At Walter Reed ArmyMedical Center years ago, I listened to a man who, although missing both legs, cracked jokes with a contagious sense of humor. The soldier’s face quickly clouded over, however, when I pointedly asked him how things were back home.

Looking down at his new prosthetic legs, he whispered, “My marriage is on the rocks, and it doesn’t look good.” The loss of his legs didn’t keep him from joking, but the wounds of his heart silenced the laughter.

In that same PT room, Gracie, walked over to a soldier missing his right leg and lying on a table working with a physical therapist. Greeting him, the soldier rudely snarled at her. The physical therapist awkwardly tried to smooth things over and told the soldier that he might want to listen to Gracie.
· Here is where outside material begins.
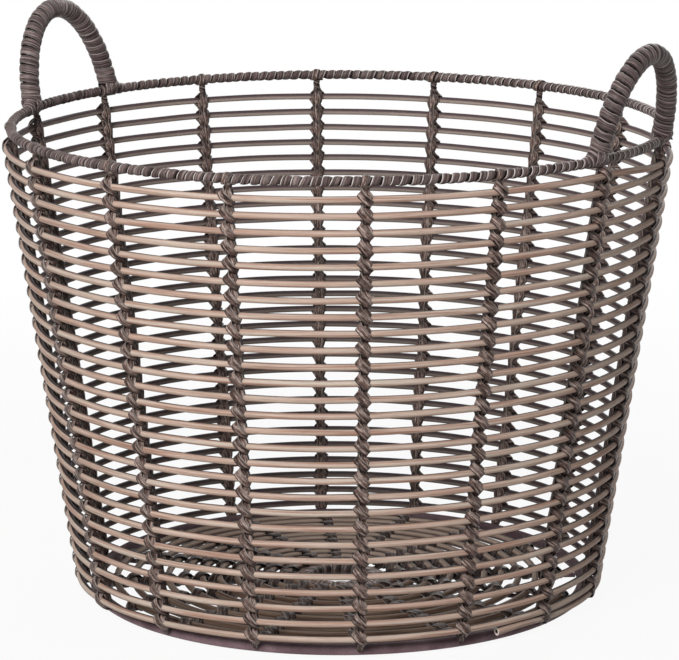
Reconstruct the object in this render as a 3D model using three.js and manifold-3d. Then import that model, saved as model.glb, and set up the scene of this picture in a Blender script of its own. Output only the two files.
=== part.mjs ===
// Round open storage basket, millimetres, +Z up, standing on the plane z = 0.
// A welded frame of wire carries everything: a rim hoop, slanted stakes, a base ring, spokes and a hub.
// One long cane climbs down the outside of the stakes as a helix, and a second one lies on the spokes
// as a flat spiral. A strip lashed along each stake and spoke ties the canes to the frame, and the
// rim hoop and the two handle arches are wound with strip.
import * as THREE from "three";
import { mergeVertices } from "three/addons/utils/BufferGeometryUtils.js";
import Module from "manifold-3d";

const wasm = await Module();
wasm.setup();

// Fit
const clearance = 0.3;
const weld_distance = 1e-4;

// Rim hoop: a steel core in a sleeve of wound strip
const rim_height = 323.5;
const rim_core_diameter = 5;
const rim_wrap_diameter = 7;
const rim_seam = 0.8;

// Wall frame: straight stakes from the base ring up to the rim hoop
const stake_count = 16;
const stake_diameter = 3.2;
const stake_top_radius = 222;
const stake_foot_radius = 173.6;

// Wall cane: one helix outside the stakes
const cane_diameter = 4.5;
const row_pitch = 11.03;
const row_gap = 0.6;
const first_row_drop = 8.8;
const bottom_row_height = 10.7;
const start_stub = 8;
const tail_length = 50;
const tail_drop = 3;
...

Swearing, he brusquely communicated his aversion.


Although stunned, Gracie quickly composed herself and, holding a nearby railing, propped her right prosthetic foot (encased in a beautiful shoe, I might add) next to his head. He'd only seen her from the waist up, but his eyes turned to witness Gracie balancing on her left prosthetic leg.


"You're not the only amputee in here, big guy," she said while staring at him.


As the two of them locked eyes, the soldier in him nodded, and they talked for a while. He shared with her that he lost his leg from friendly fire, and his resentment from being hurt by his team remained apparent.


Showing her own weaknesses and demonstrating the courage to overcome them, Gracie confronted someone drowning in resentment over wounds that should not have happened. In the process, they both walked further down the path of recovery.